Allen sees it as a measure of being able to stand up to a
friend ─ to maintain autonomy ─ yet do so in an amicable way that still
preserves the friendship. In simplest terms, if two friends can agree to
disagree, that’s an excellent sign. It’s different from merely resisting peer
pressure, because many kids who push back against peer pressure do so in a way
that severs or threatens the relationship.
How does a child get this secret ability, to agree to
disagree with his best friend? To Allen, it isn’t a mystery at all ─ it comes
from learning to do the same with parents.
He knows this because he’s put the parents through
similar trials as well, with their 13-year-olds. The kid raised to be obedient
to his parents wasn’t the one who was most impervious to his peers' influence.
Instead, it was the opposite. The kid who blindly obeys his parents also
blindly obeys his peers.
“Those kids who say ‘Yes, sir’ to their parents
transfer that to their friendship relationships,” Allen says. “The kids who are
really pushy and angry with their parents, they’re still more hostile to their
friends 10 years later.” They’re all learning a conflict style from their
interactions with parents. “The kids who learned to negotiate with their
parents ─ not just badger them, but truly negotiate ─ they could use those
tactics with their peers, and be effective at it.

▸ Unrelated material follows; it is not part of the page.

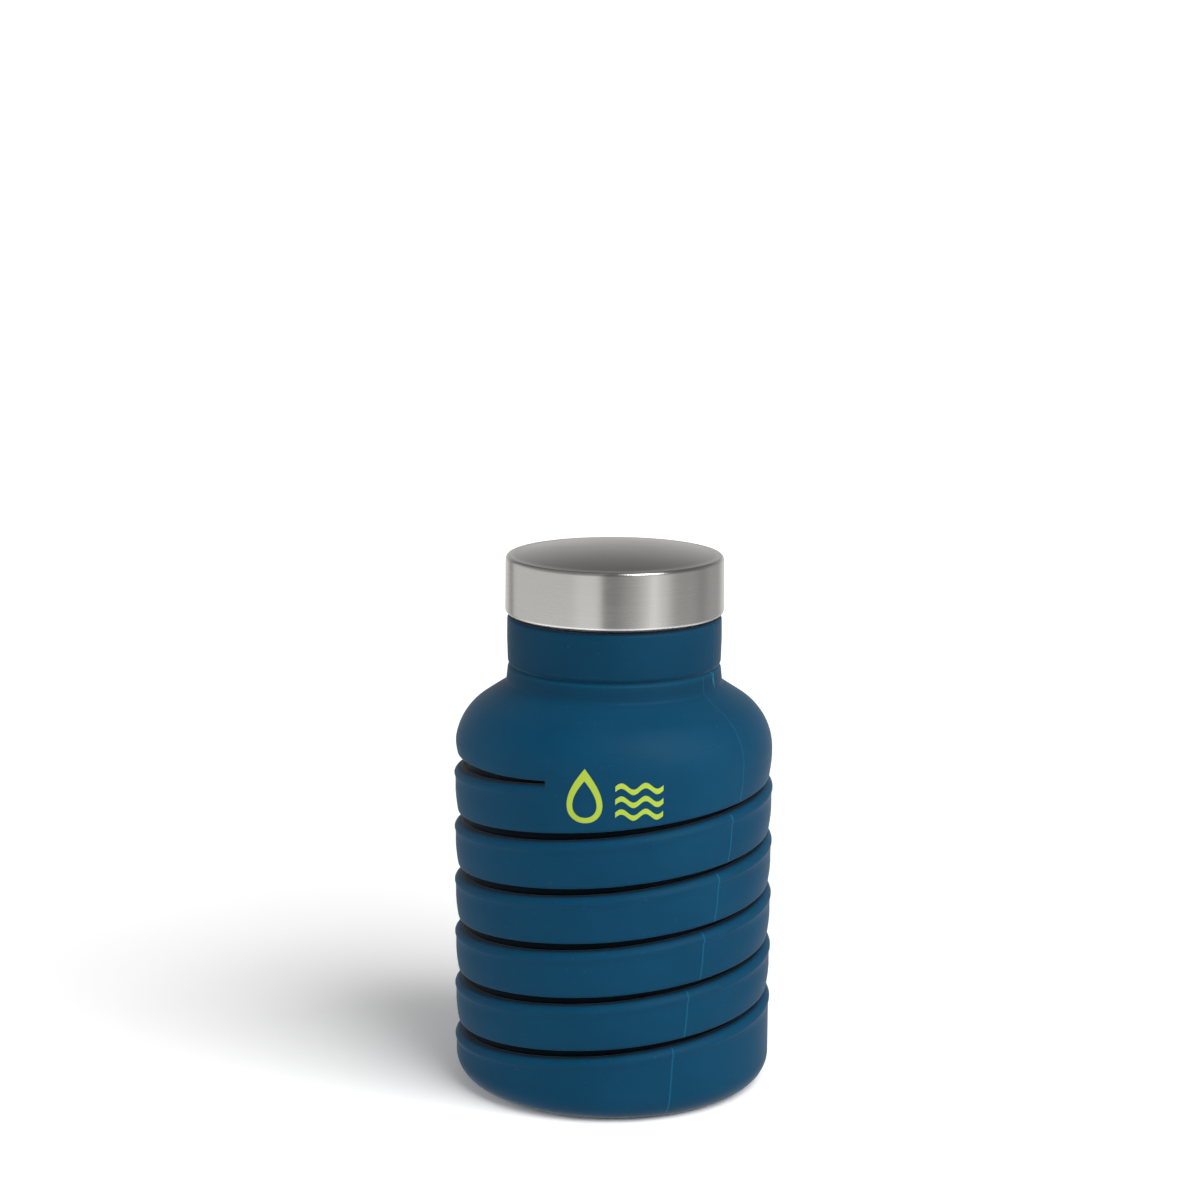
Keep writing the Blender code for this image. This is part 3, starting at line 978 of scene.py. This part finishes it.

So when their friends say,
‘Let’s go to the park and drink,’ he suggests, ‘How about we not go to a park
where the police cruise three nights a week?’
“The best relationships feel both autonomous and connected,”
Allen describes. “The challenge for parents is to negotiate disagreements with
their child in a way that allows respect but preserves the relationship. When a
parent says, ‘You’re too young to understand,’ and the teen says, ‘You’re too
old to know what it’s like these days,’ both are saying, 'Your judgment is
impaired.' Both are on the defensive.
"Rather, focus on the reasons you disagree, rather
than making it personal ─ get a meeting of minds, or, if you can, just agree to
disagree.
“The parent still has to be the ultimate authority,”
Allen adds. “But not only is it OK to give in when a kid presents a better
argument, it’s huge money in the bank.”